STOP!    Go to page 1-Q3 and work learning questions 13 to 21.



     The general rule is that a promise is not enforceable unless it is made in a bargained-for exchange.  Consideration provides the "quid pro quo" (something for something) to bind the parties to their naked promises.

     A.  In General

          1.  Legal Sufficiency:  Consideration must have legal sufficiency and be bargained for.

               a.  Test:  Sufficiency is satisfied if there is a benefit to the promisor or a detriment to the promisee.  The promisee may incur a future detriment such as something that one is not legally obliged to do; an example is agreeing to quit smoking or forebear in filing suit.  Being hired for a new job, a pay raise or a promotion given to an existing employee may provide the consideration for an employee's non-compete promise.

               b.  Unilateral Contract:  In a unilateral contract, the consideration detriment may be the offeree's performance.

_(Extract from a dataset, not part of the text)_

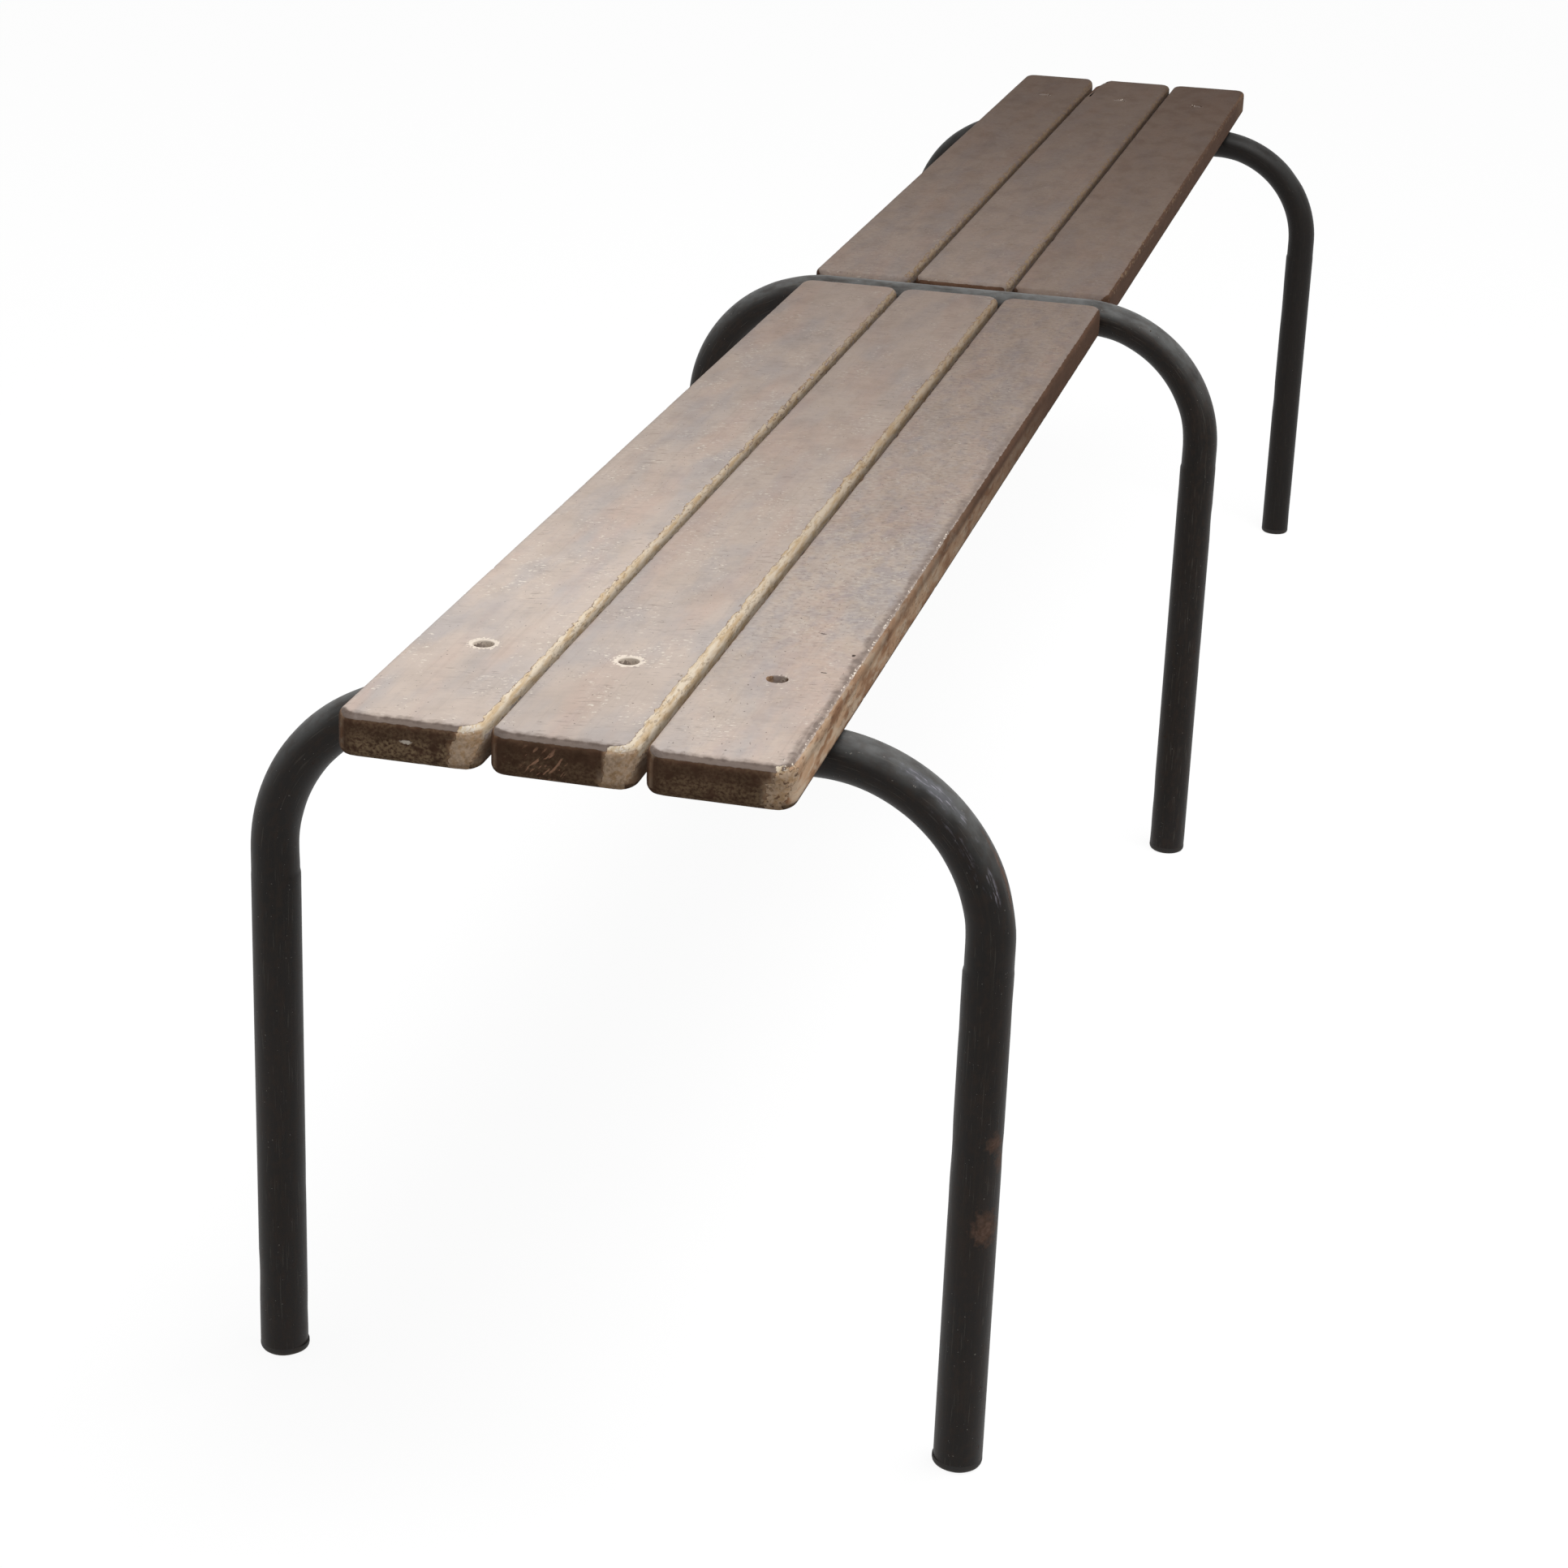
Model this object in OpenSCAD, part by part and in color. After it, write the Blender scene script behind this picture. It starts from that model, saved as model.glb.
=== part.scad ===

          2.  Mutuality, Gifts, and Past Consideration:  The parties' exchange does not have to be of equal value, but there must be mutuality of consideration such as mutual promises or a contemporary exchange.  A promise to make a voluntary gift lacks consideration because it is not a bargained-for exchange.  Also frequently asked on the MBE is where the requested act has already been performed such as "In consideration of your past act, I promise to pay;" past consideration is no consideration.

          3.  Illusory Promises, and Aleatory Contracts:  Be alert for an illusory promise, such as an expression of a "moral commitment," a statement, "I will perform if it suits me," or an option revocable at will.  Distinguish this from an aleatory contract where performance of one party's obligation is conditional upon some extrinsic future event such as "I will pay if I win the lottery;"  this may be enforceable if the condition occurs.

     MBE Tip:  Past consideration, gifts, and illusory promises are frequent on the MBE.